Since the N-FET is on an isolated ground, the Gate can’t be driven by the Raspberry Pi. The Gate needs to be driven from the isolated “warm up” power. Hmm… Well the Raspberry Pi can turn on an opto FET. And resistors can divide the “warm up”’s 60V down to 5V to drive the Gate. So there you have it.

Speedometer / Odometer

The wheels on the bike go round and round. Given the diameter of the tire and the interval between rotations, calculating speed and distance is easy.

There is a “Hall” wire exposed by the ESC that is undocumented. Using my scope I learned that it produces a 3V square wave of 16 periods for each revolution of the tire. By using a GPIO pin on the Raspberry Pi, I was able to detect the rises of the square wave and use that to calculate speed and distance.

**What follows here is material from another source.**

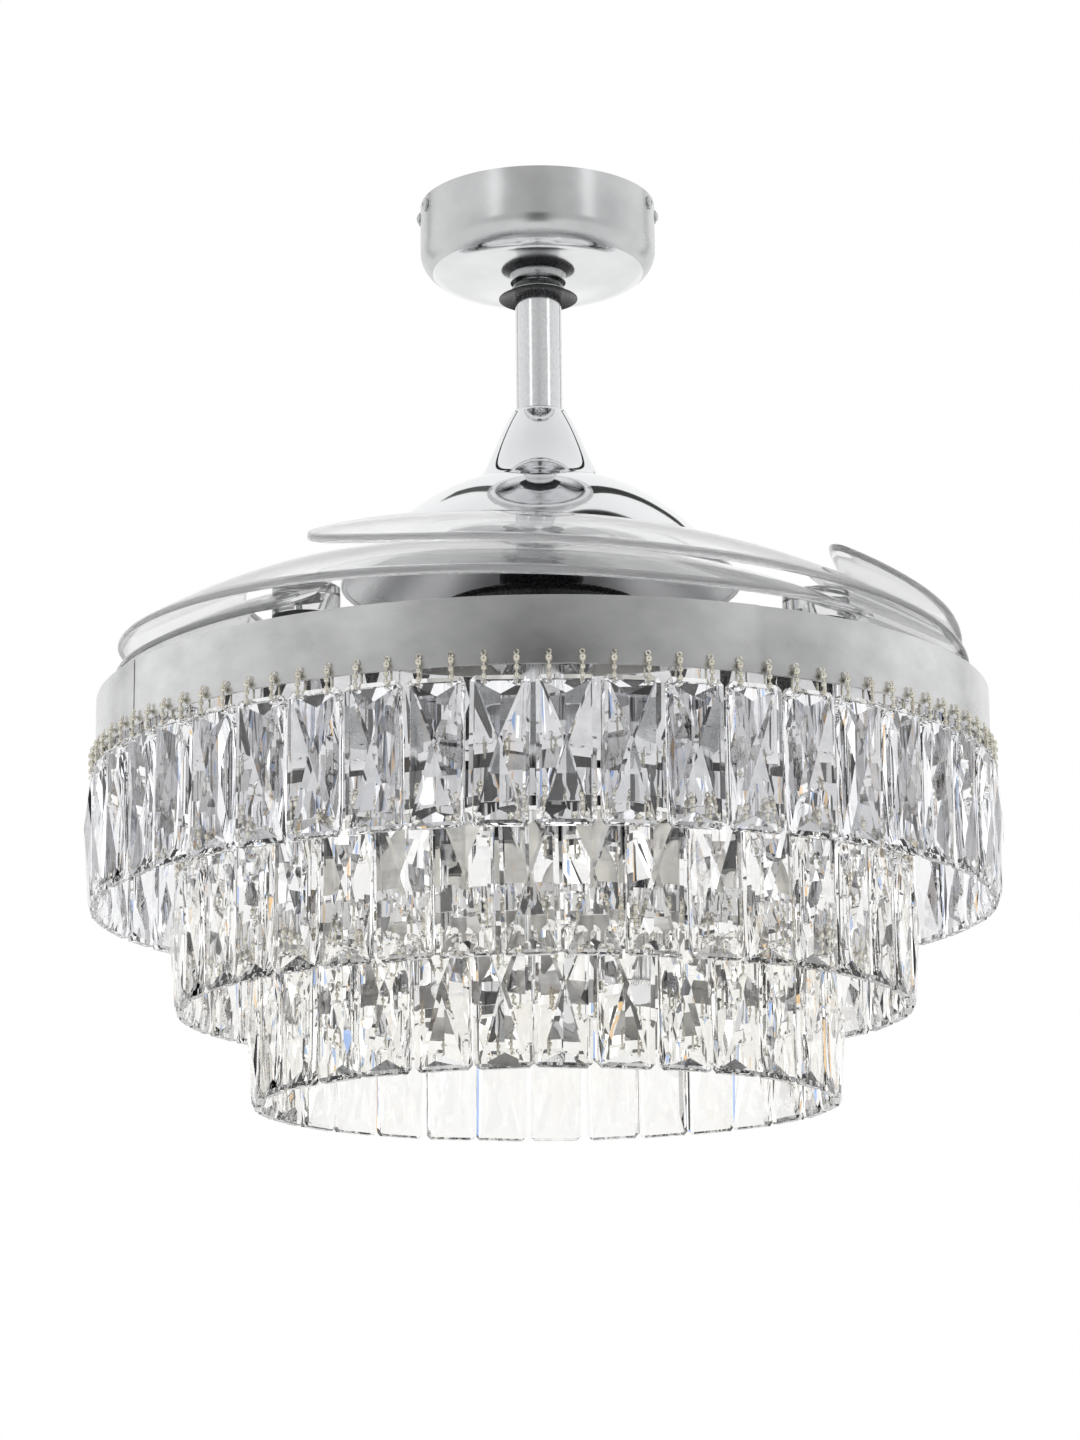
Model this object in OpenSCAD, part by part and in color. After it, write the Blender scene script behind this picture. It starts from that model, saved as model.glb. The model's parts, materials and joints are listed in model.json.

There were just two problems.

1) The Hall wire actually peaked at 5V, though only in very short spikes. Three pins on the Raspberry Pi got fried before I figured this out. The fix was to use another opto FET. The Hall wire turns it on with 5V. The Raspberry Pi powers the other side with 3.3V.

2) EMI - Electro-Magnetic Interference. The ESC inverts the DC current into AC at a high rate to drive the motor. This produces EMI all over the circuit that can be seen on the scope as tiny spikes in voltage, dozens a second. The Raspberry Pi pin to sees these as dozens of rises each second, even if the tire isn’t moving. Although this problem vexed me for days, the solution was simple. A 100nF capacitor across the pin and ground did the trick.

Originally, I ordered a Reed switch (a switch that reacts to magnets) that I would install on the front tire. But I was intrigued by the Hall wire and the simplicity it would add to the overall design. But I’ll freely admist that the Speedometer and Odometer are not 100% reliable due to the problems mentioned above. Now I’m inclined to install that reed switch and be done with the Hall meter mess.